Reproduce exactly the lines from the one containing "Continue the Blender" through the one containing "return smooth_step(x, 13, 20)", both included, and nothing else.

— BEGIN RECORDED DATA —

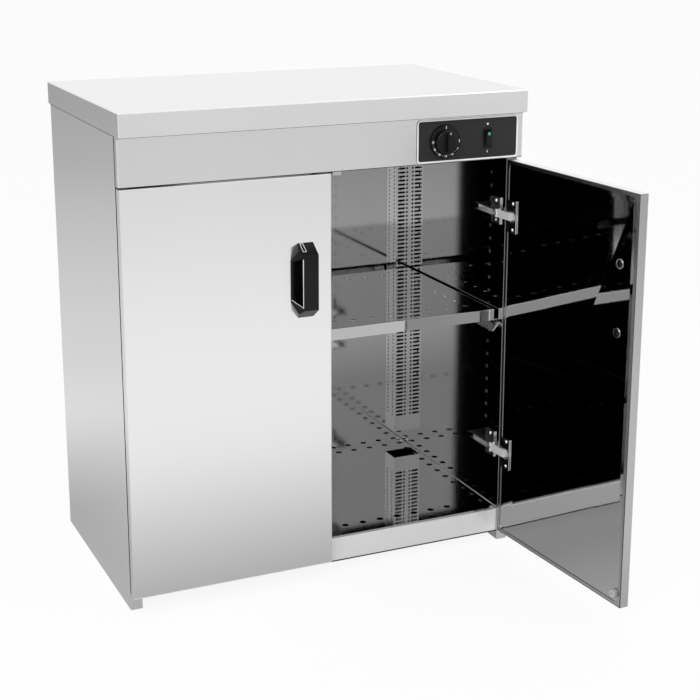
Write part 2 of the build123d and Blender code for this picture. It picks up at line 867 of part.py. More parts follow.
# Sensor bulb in the right riser, with its capillary up through the ceiling to the thermostat
bulb_top = ceiling_height - bulb_top_drop
capillary_z = ceiling_height + capillary_rise
capillary_y = fascia_back + thermostat_depth - capillary_body_inset
with BuildPart() as sensor_bulb:
    with BuildLine() as capillary_path:
        FilletPolyline(
            (bulb_x, bulb_y, bulb_top),
            (bulb_x, bulb_y, capillary_z),
            (bulb_x, capillary_y, capillary_z),
            (knob_x + thermostat_width / 2, capillary_y, capillary_z),
            radius=capillary_bend,
        )
    with BuildSketch(Plane(origin=capillary_path.line @ 0, z_dir=capillary_path.line % 0)):
        Circle(capillary_radius)
    sweep()
    rod((bulb_x, bulb_y, bulb_top), (0, 0, -1), bulb_radius, bulb_length)
write(sensor_bulb.part, "sensor_bulb")

with BuildPart() as terminal_block:
    block_foot = ceiling_height + liner_sheet
    block_y = back_face - block_back_margin
    slab(
        (block_x - block_width / 2, block_x + block_width / 2),
        (block_y - block_depth / 2, block_y + block_depth / 2),
        (block_foot, block_foot + block_height),
    )
    with BuildSketch(Plane.XY.offset(block_foot + block_height)):
        with Locations((block_x, block_y)):
            with GridLocations(
                block_screw_pitch, block_depth / 2, block_screw_columns, block_screw_rows
            ):
                Circle(shaft_radius)
    extrude(amount=-block_height / 2, mode=Mode.SUBTRACT)
write(terminal_block.part, "terminal_block")

# Cable gland through the back of the wiring bay, and its nut inside
gland_z = ceiling_height + gland_rise
gland_plane = Plane(origin=(gland_x, body_back, gland_z), z_dir=(0, 1, 0))
with BuildPart() as cable_gland:
    with BuildSketch(gland_plane):
        RegularPolygon(gland_hex, hexagon_sides)
    extrude(amount=gland_hex_thickness)
    with BuildSketch(gland_plane.offset(gland_hex_thickness)):
        Circle(gland_cap_radius)
    extrude(amount=gland_cap_length)
    with BuildSketch(gland_plane.offset(-gland_thread_length)):
        Circle(gland_radius)
    extrude(amount=gland_thread_length)
    with BuildSketch(gland_plane.offset(-gland_thread_length)):
        Circle(gland_bore_radius)
    extrude(amount=gland_thread_length + gland_hex_thickness + gland_cap_length, mode=Mode.SUBTRACT)
write(cable_gland.part, "cable_gland")

with BuildPart() as gland_nut:
    with BuildSketch(gland_plane.offset(-casing_sheet)):
        RegularPolygon(gland_hex, hexagon_sides)
        Circle(gland_radius + running_gap, mode=Mode.SUBTRACT)
    extrude(amount=-nut_thickness)
write(gland_nut.part, "gland_nut")

# Door catches under the fascia's lap, one for each door
with BuildPart() as door_catches:
    for side in (-1, 1):
        slab(
            (side * catch_inset, side * (catch_inset + catch_width)),
            (door_inner + catch_gap, door_inner + catch_gap + catch_depth),
            (fascia_bottom - catch_height, fascia_bottom),
        )
write(door_catches.part, "door_catches")

# Doors. Each piece is drawn as the closed left door. Its mirror image, swung open, is the
# right door's piece.
handle_right = door_free_x - handle_edge_inset
handle_left = handle_right - handle_base_width
handle_z = door_bottom + handle_rise
handle_front = door_outer - handle_projection
cup_x = door_hinge_x + cup_inset
cup_mouth = liner_front + cup_flange_thickness
cup_back = cup_mouth - cup_bore_depth - cup_floor
cup_screw_spreads = (-cup_screw_spread, cup_screw_spread)
cup_screw_heights = [z + spread for z in hinge_heights for spread in cup_screw_spreads]
core_back = liner_front - liner_sheet - liner_break - fit_gap
handle_screw_x = handle_right - handle_screw_inset
handle_screw_heights = (handle_z - handle_screw_spread, handle_z + handle_screw_spread)


def hinge_and_handle_holes(y, cup_depth, screw_depth):
    """Cuts the cup holes, screw holes and access holes into a sheet or core behind its inner face."""
    with BuildSketch(front_plane(y)) as cup_holes:
        with Locations([(cup_x, z) for z in hinge_heights]):
            Circle(cup_radius + fit_gap)
    extrude(cup_holes.sketch, amount=cup_depth, mode=Mode.SUBTRACT)
    with BuildSketch(front_plane(y)) as screw_holes:
        with Locations([(cup_x, z) for z in cup_screw_heights]):
            Circle(hinge_screw_radius + screw_clear)
        with Locations([(handle_screw_x, z) for z in handle_screw_heights]):
            Circle(access_radius)
    extrude(screw_holes.sketch, amount=screw_depth, mode=Mode.SUBTRACT)


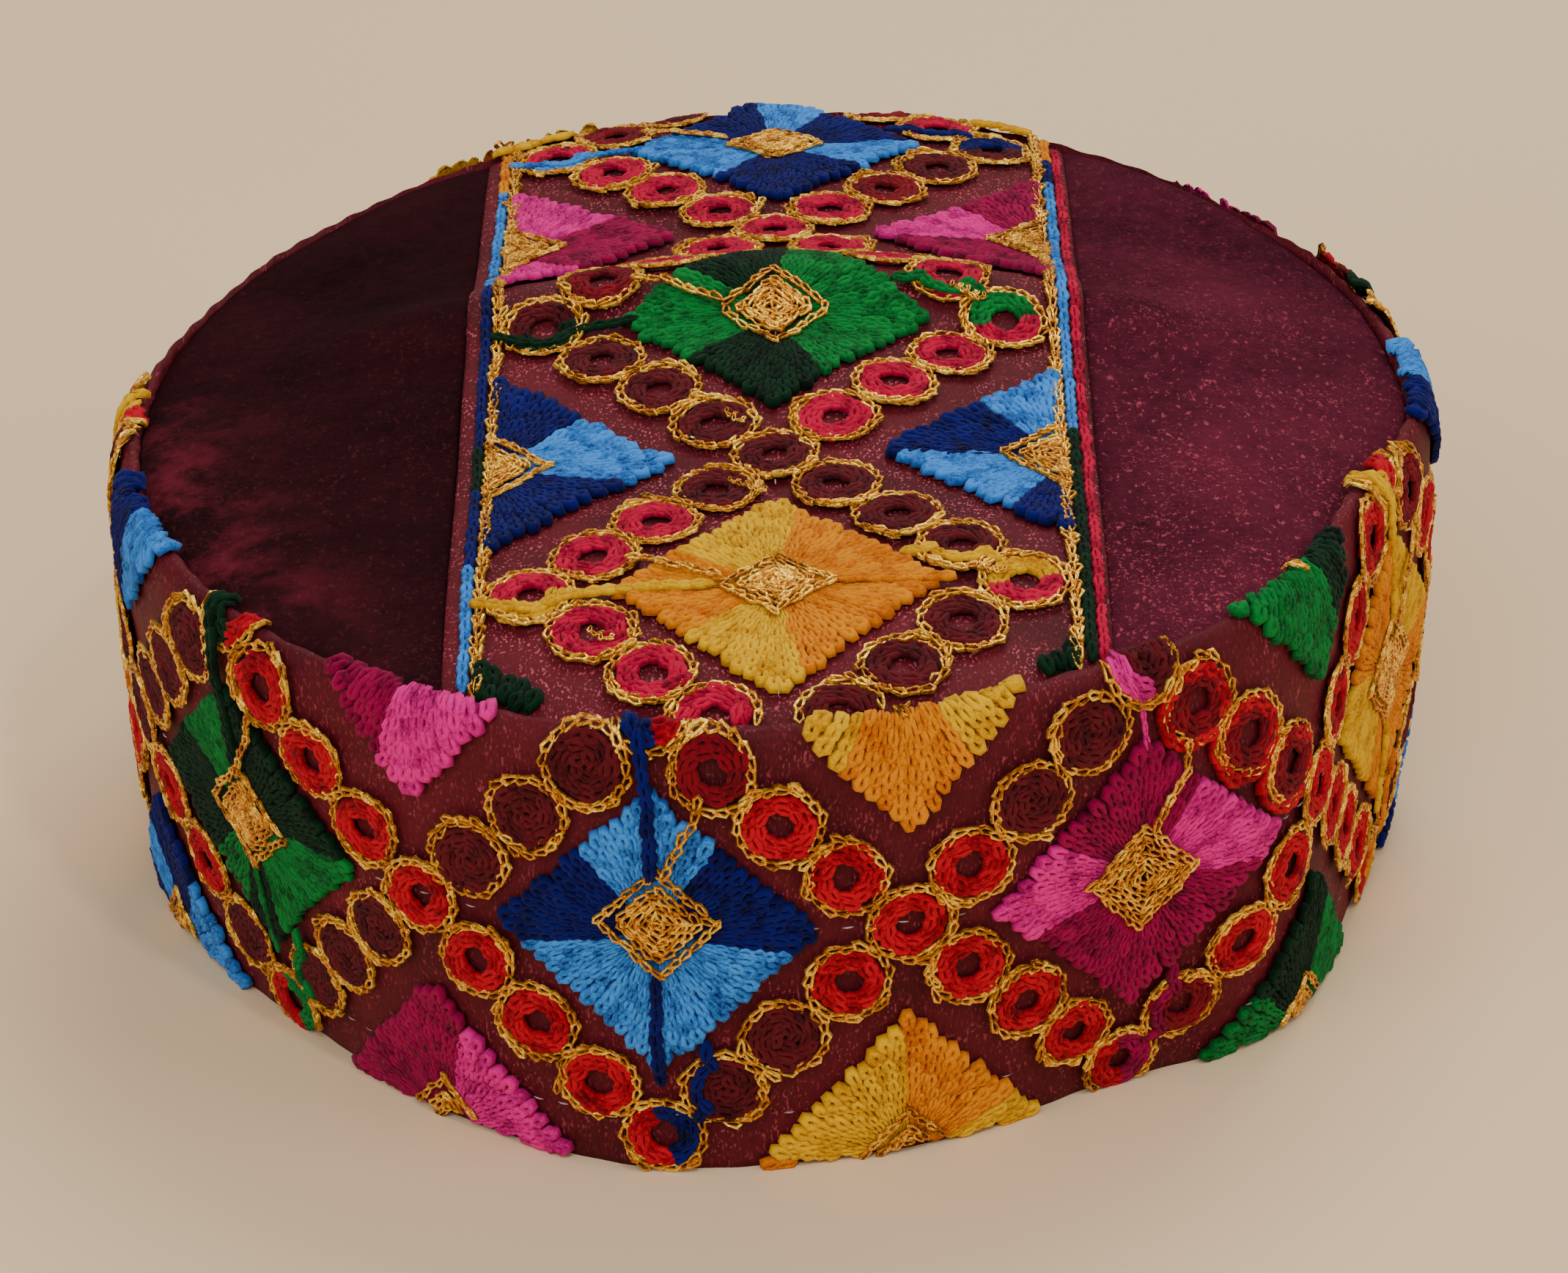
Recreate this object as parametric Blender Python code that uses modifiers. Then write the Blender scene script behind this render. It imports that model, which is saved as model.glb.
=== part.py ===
"""A round flat-topped cap of cloth: an upright embroidered band, an embroidered strip over the crown and two
velvet panels beside it. Metres, +Z up, the front of the cap towards -Y, the hem standing on Z = 0."""

from math import atan2, cos, degrees, hypot, pi, radians, sin, sqrt

import bmesh
import bpy

# Cap as a whole
HEM_RADIUS = 0.0923
SEAM_RADIUS = 0.0946
SEAM_HEIGHT = 0.0706
DOME_RISE = 0.0094
# The crown leans back over the hem, so this puts the origin under the middle of the whole cap
CENTRE_X = -0.0003
CENTRE_Y = 0.0033

# Cloth
BAND_THICKNESS = 0.0022
CROWN_THICKNESS = 0.0020
SEAM_GAP = 0.0003

# Band: it bellies slightly, then rolls over at the top and runs down to the crown seam
SHOULDER_DROP = 0.0068
SHOULDER_OVERHANG = 0.0041
BELLY = 0.0009
ROLL_CENTRE = 0.0017
ROLL_HALF_WIDTH = SHOULDER_OVERHANG - ROLL_CENTRE
ROLL_HEIGHT = 0.0077
# The roll turns right over at the front, and stops at the shoulder round the back, where the crown covers it
FRONT_ROLL_TURN = radians(120)
BACK_ROLL_TURN = radians(62)
BACK_FROM = (10, 42)  # bearings in degrees on the right, from where the turn starts to change to where it ends
BACK_TO = (150, 184)  # the same on the left

# Crown: the strip lies proud of the velvet panels, which sag beside it
STRIP_HALF_WIDTH = 0.0462
PANEL_SAG = 0.0012
PANEL_CORNER = 0.0008

# Where the soft hem is pushed out or in, each fold fading to nothing at its half width
HEM_FOLDS = (
    # bearing in degrees, half width in degrees, size
    (-176, 38, 0.0030),
    (-140, 36, -0.0031),
    (-104, 36, 0.0033),
    (-68, 36, -0.0018),
    (-32, 34, 0.0014),
    (2, 38, -0.0030),
)

# The right side, pushed in near the front and standing out behind that: how far at three heights of the band
SIDE_FOLDS = (
    # bearing in degrees, half width in degrees, at the hem, half way up, at the seam
    (-58, 20, -0.0036, 0.0014, 0.0001),
    (-44, 20, 0.0012, 0.0019, 0.0005),
    (-29, 20, -0.0024, -0.0013, -0.0022),
    (-17, 20, -0.0023, 0.0009, -0.0043),
    (3, 20, 0.0018, 0.0004, -0.0004),
)
HEM, HALF_WAY, SEAM = 2, 3, 4

# How the crown's seam strays from a true round: the size of each wave and the bearing of one of its crests
WAVES = (
    # edge, waves round the cap, size, bearing of a crest in degrees
    ("seam radius", 1, 0.0030, 97),
    ("seam radius", 2, 0.0015, 67),
    ("seam radius", 3, 0.0005, -21),
    ("seam height", 1, 0.0008, 91),
    ("seam height", 2, 0.0013, -76),
    ("seam height", 3, 0.0012, -35),
)

# Folds across the crown from side to side: a broad hollow in front of the middle, a ridge behind it with a steeper
# back, and a shallow hollow at the back
CROWN_FOLDS = (
    # y, how far it reaches to the front, how far to the back, height
    (-0.027, 0.040, 0.032, -0.0028),
    (0.019, 0.016, 0.017, 0.0043),
    (0.050, 0.022, 0.045, -0.0018),
)
FOLD_END = 0.082  # x at which the folds have faded to nothing

# Soft hollows in the velvet panels, each a long oval
DENTS = (
    # x, y, half length, half width, bearing of its length in degrees, depth
    (0.066, 0.056, 0.026, 0.009, 108, 0.0016),
    (0.079, 0.040, 0.022, 0.007, 115, 0.0010),
    (-0.070, 0.040, 0.030, 0.012, 70, 0.0008),
    (-0.078, -0.020, 0.026, 0.009, 95, 0.0007),
)

# Facets
BAND_COLUMNS = 120
WALL_ROWS = 4
ROLL_ROWS = 5
STRIP_ROWS = 40
STRIP_COLUMNS = 10
PANEL_ROWS = 32
PANEL_COLUMNS = 9
WELD = 1e-6


def clear_scene():
    for obj in list(bpy.data.objects):
        bpy.data.objects.remove(obj, do_unlink=True)


def waves(edge, bearing):
    """How far the cloth strays on one edge at one bearing."""
    return sum(
        size * cos(turns * (bearing - radians(crest)))
        for name, turns, size, crest in WAVES
        if name == edge
    )


def swell(rows, column, bearing):
    """The sum of the rounded swellings of a table at one bearing, each fading to nothing at its half width."""
    total = 0.0
    for row in rows:
        away = abs((degrees(bearing) - row[0] + 180) % 360 - 180)
        if away < row[1]:
            total += row[column] * (1 + cos(pi * away / row[1])) / 2
    return total


def hem_radius(bearing):
    return HEM_RADIUS + swell(HEM_FOLDS, HEM, bearing) + swell(SIDE_FOLDS, HEM, bearing)


def seam_radius(bearing):
    return SEAM_RADIUS + waves("seam radius", bearing) + swell(SIDE_FOLDS, SEAM, bearing)


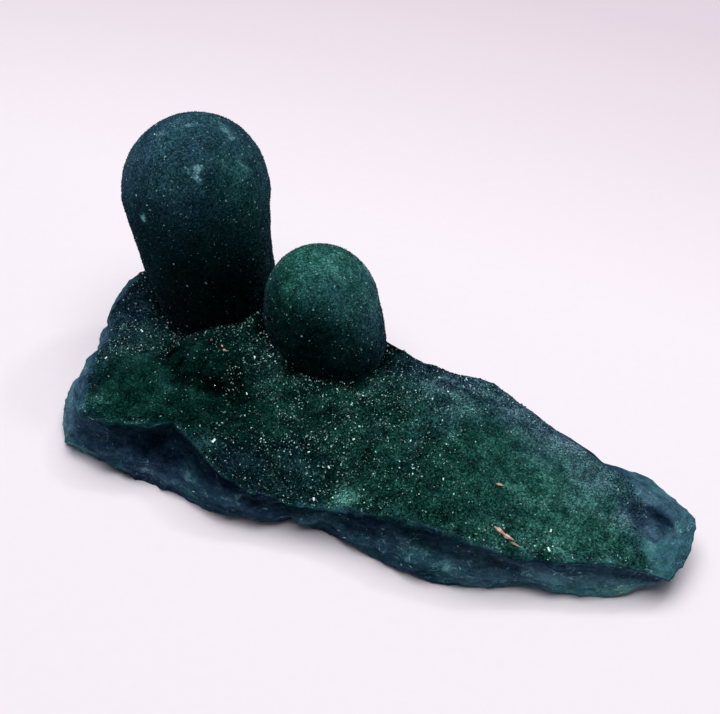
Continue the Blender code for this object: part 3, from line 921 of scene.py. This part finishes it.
def knob_looks(points, knob):
    """Lightness and blueness of a stalactite's skin: pale on the crown and dark below, the dark partly painted
    shade.
    """
    top = KNOB_FOOT_Z + tip_height(knob)
    crown = smooth_step(points[:, 2], top - knob["pale_reach"], top + 1.0)
    light = 0.06 + knob["paleness"] * crown + layers(points, KNOB_MOTTLE) * (0.4 + crown)
    ragged = np.maximum(1 + layers(points, KNOB_PATCH_WAVES), 0.3)
    # rubbed spots, with painted light and shade on the flanks and a painted glint
    for *centre, radius, change in RUBBED_AND_PAINTED_LIGHT:
        light = light + change * np.exp(-ragged * ((points - centre) ** 2).sum(1) / radius**2)
    # painted sheen: one side of the stalactite is made bluer
    blue = knob["blueness"] * (0.55 + 0.6 * crown) + knob["painted_sheen_slope"] * (points[:, 0] - knob["foot"][0])
    blue += layers(points, KNOB_CLOUDS)
    return np.clip(light, 0, 1), np.clip(blue, 0, 1)


def near_ends(x):
    """1 near both ends of the slab and 0 in the middle."""
    return smooth_step(x, 13, 20) + smooth_step(-x, 22, 28)


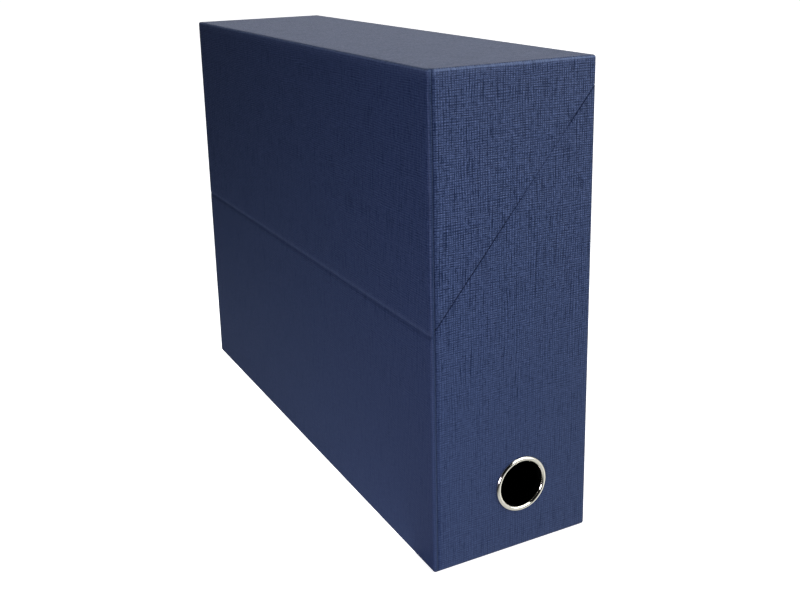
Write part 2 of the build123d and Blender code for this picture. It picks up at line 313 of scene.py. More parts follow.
def side_sheet(name, lid):
    """The paper round the spine, far face and tail, on one side of the seam.
    The edge along the seam is folded over the board."""
    path = side_plan()
    flat_s = lengths(path)
    depth = 1.95 if lid else 2.25
    up = 1 if lid else -1
    sign = float(up)
    columns = []
    for (px, py, nx, ny), s in zip(path, flat_s):
        n = np.array([nx, ny, 0.0])
        groove = px <= SIDE_GX + 1e-6
        # the seam closes up in the middle of each end
        open_ = seam_state(px, py < 0) if abs(ny) > 0.99 else 1.0
        half = 0.02 + (HALF - 0.02) * open_
        fold_r = 0.13 + 0.17 * open_
        q = np.array([px, py]) - fold_r * n[:2]
        bz = seam(q[0], sign * (half + fold_r))
        rows = []
        # the rolled long edge, under the bottom or over the top
        last = 84 if lid else 86
        if groove:
            z_edge, roll = groove_roll(px, py, nx, ny, up, last, 8)
            rows += [(np.array(p), np.array(m), v) for p, m, v in roll]
        else:
            z_edge = H - R if lid else R
            core = np.array([px - R * nx, py - R * ny, z_edge])
            for k in range(8):
                a = math.radians(last * (1 - k / 8))
                m = n * math.cos(a) + np.array([0, 0, math.sin(a) * up])
                rows.append((core + R * m, m, z_edge + up * R * a))
        # the upright part
        n_up = 60 if not lid else 32
        for k in range(n_up + 1):
            f = k / n_up
            z = z_edge + (bz - z_edge) * f
            bump = unevenness(px, py, z) * (1 - smooth((f - 0.9) / 0.1))
            rows.append((np.array([px, py, z]) + n * bump, n, z))
        # the fold over the board's slanting edge
        fold_n = -NS if lid else NS
        b = np.array([q[0], q[1], bz])
        for k in range(1, 7):
            m = slerp(n, fold_n, k / 6)
            rows.append((b + fold_r * m, m, bz - sign * fold_r * 1.5 * k / 6))
        inner = np.array([px, py]) - depth * n[:2]
        lim = YO - depth
        if groove:
            inner = np.array([px - 0.25 * nx, math.copysign(lim, py)])
        elif abs(nx) < 0.99 and abs(ny) < 0.99 or px > XI:
            inner[0] = min(inner[0], XI)
        inner[1] = max(-lim, min(lim, inner[1]))
        end = np.array([inner[0], inner[1], seam(inner[0], sign * half)])
        start = b + fold_r * fold_n
        for k in (1, 2, 3):
            p = start + (end - start) * k / 3
            rows.append((p, fold_n, bz - sign * (0.7 + 2.0 * k / 3)))
        columns.append((rows, s))
    surface = Surface()
    count = len(columns[0][0])
    points = [[tuple(c[0][j][0]) for c in columns] for j in range(count)]
    normals = [[tuple(c[0][j][1]) for c in columns] for j in range(count)]
    flat = [[(c[1], c[0][j][2]) for c in columns] for j in range(count)]
    surface.grid(points, flat, normals)
    o = surface.done(name)
    thicken(o, COVER)
    return o


def valley(t):
    """How deep the paper lies along the crease, t mm above or below it."""
    half, deep, soft = 4.0, 0.5, 0.30
    r = (half * half + deep * deep) / (2 * deep)
    w = half - math.sqrt(t * t + soft * soft)
    return r - math.sqrt(r * r - w * w) if w > 0 else 0.0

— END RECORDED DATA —

| EXERCISE OUTPUT |
Continue the Blender code for this object: part 3, from line 921 of scene.py. This part finishes it.
def knob_looks(points, knob):
    """Lightness and blueness of a stalactite's skin: pale on the crown and dark below, the dark partly painted
    shade.
    """
    top = KNOB_FOOT_Z + tip_height(knob)
    crown = smooth_step(points[:, 2], top - knob["pale_reach"], top + 1.0)
    light = 0.06 + knob["paleness"] * crown + layers(points, KNOB_MOTTLE) * (0.4 + crown)
    ragged = np.maximum(1 + layers(points, KNOB_PATCH_WAVES), 0.3)
    # rubbed spots, with painted light and shade on the flanks and a painted glint
    for *centre, radius, change in RUBBED_AND_PAINTED_LIGHT:
        light = light + change * np.exp(-ragged * ((points - centre) ** 2).sum(1) / radius**2)
    # painted sheen: one side of the stalactite is made bluer
    blue = knob["blueness"] * (0.55 + 0.6 * crown) + knob["painted_sheen_slope"] * (points[:, 0] - knob["foot"][0])
    blue += layers(points, KNOB_CLOUDS)
    return np.clip(light, 0, 1), np.clip(blue, 0, 1)


def near_ends(x):
    """1 near both ends of the slab and 0 in the middle."""
    return smooth_step(x, 13, 20) + smooth_step(-x, 22, 28)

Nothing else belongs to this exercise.